What is needed is the run of lines from the one containing "The three.js and" through the one containing "[0.4, 1.2]), leather);", echoed exactly, with both ends kept and nothing added.

■ **Available records**:
----------

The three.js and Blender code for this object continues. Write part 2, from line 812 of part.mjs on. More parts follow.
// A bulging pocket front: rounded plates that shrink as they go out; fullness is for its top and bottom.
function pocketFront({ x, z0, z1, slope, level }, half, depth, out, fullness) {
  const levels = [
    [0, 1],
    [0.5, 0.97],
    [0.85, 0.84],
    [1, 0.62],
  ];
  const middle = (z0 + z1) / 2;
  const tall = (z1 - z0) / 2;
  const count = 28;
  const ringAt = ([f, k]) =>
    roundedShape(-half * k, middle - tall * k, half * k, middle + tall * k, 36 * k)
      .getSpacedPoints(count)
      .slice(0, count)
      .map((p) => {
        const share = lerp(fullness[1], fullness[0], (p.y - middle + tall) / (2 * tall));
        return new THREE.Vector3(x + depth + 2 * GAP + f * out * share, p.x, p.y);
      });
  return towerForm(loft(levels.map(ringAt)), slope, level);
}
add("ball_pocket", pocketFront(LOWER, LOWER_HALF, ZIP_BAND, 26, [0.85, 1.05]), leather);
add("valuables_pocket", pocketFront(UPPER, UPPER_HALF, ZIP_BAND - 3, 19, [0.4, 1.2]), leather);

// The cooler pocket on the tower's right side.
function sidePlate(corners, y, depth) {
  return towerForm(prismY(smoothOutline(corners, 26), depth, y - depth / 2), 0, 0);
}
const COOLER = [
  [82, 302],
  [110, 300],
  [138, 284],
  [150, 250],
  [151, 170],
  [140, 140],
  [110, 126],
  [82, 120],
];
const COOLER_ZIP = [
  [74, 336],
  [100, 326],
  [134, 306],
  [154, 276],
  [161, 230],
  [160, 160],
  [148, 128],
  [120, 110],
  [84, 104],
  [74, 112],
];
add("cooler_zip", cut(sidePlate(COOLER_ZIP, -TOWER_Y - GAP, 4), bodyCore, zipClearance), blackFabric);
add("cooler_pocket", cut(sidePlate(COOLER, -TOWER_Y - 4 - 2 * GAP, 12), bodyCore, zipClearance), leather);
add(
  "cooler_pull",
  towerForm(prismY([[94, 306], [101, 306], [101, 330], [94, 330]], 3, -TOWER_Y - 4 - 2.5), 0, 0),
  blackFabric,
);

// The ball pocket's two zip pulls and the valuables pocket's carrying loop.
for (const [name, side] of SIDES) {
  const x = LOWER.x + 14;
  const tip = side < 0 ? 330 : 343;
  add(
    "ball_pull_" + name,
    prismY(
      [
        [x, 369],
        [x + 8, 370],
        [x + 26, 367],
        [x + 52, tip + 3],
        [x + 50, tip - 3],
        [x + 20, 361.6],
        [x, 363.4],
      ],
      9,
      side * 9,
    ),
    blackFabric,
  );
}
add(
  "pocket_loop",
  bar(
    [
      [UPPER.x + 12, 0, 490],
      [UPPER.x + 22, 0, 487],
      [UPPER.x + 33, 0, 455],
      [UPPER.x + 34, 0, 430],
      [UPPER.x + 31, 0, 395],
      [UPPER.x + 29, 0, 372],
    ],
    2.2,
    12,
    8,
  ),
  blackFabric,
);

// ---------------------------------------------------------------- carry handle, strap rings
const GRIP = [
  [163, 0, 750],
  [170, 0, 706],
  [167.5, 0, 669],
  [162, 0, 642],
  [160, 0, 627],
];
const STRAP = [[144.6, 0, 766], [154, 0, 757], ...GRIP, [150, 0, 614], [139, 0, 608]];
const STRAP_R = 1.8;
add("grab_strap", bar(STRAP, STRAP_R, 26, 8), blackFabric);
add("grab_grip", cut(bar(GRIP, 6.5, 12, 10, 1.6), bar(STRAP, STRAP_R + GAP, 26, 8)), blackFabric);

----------

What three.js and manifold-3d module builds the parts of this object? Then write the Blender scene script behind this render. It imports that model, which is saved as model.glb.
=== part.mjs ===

----------

■ **Answer below**:
The three.js and Blender code for this object continues. Write part 2, from line 812 of part.mjs on. More parts follow.
// A bulging pocket front: rounded plates that shrink as they go out; fullness is for its top and bottom.
function pocketFront({ x, z0, z1, slope, level }, half, depth, out, fullness) {
  const levels = [
    [0, 1],
    [0.5, 0.97],
    [0.85, 0.84],
    [1, 0.62],
  ];
  const middle = (z0 + z1) / 2;
  const tall = (z1 - z0) / 2;
  const count = 28;
  const ringAt = ([f, k]) =>
    roundedShape(-half * k, middle - tall * k, half * k, middle + tall * k, 36 * k)
      .getSpacedPoints(count)
      .slice(0, count)
      .map((p) => {
        const share = lerp(fullness[1], fullness[0], (p.y - middle + tall) / (2 * tall));
        return new THREE.Vector3(x + depth + 2 * GAP + f * out * share, p.x, p.y);
      });
  return towerForm(loft(levels.map(ringAt)), slope, level);
}
add("ball_pocket", pocketFront(LOWER, LOWER_HALF, ZIP_BAND, 26, [0.85, 1.05]), leather);
add("valuables_pocket", pocketFront(UPPER, UPPER_HALF, ZIP_BAND - 3, 19, [0.4, 1.2]), leather);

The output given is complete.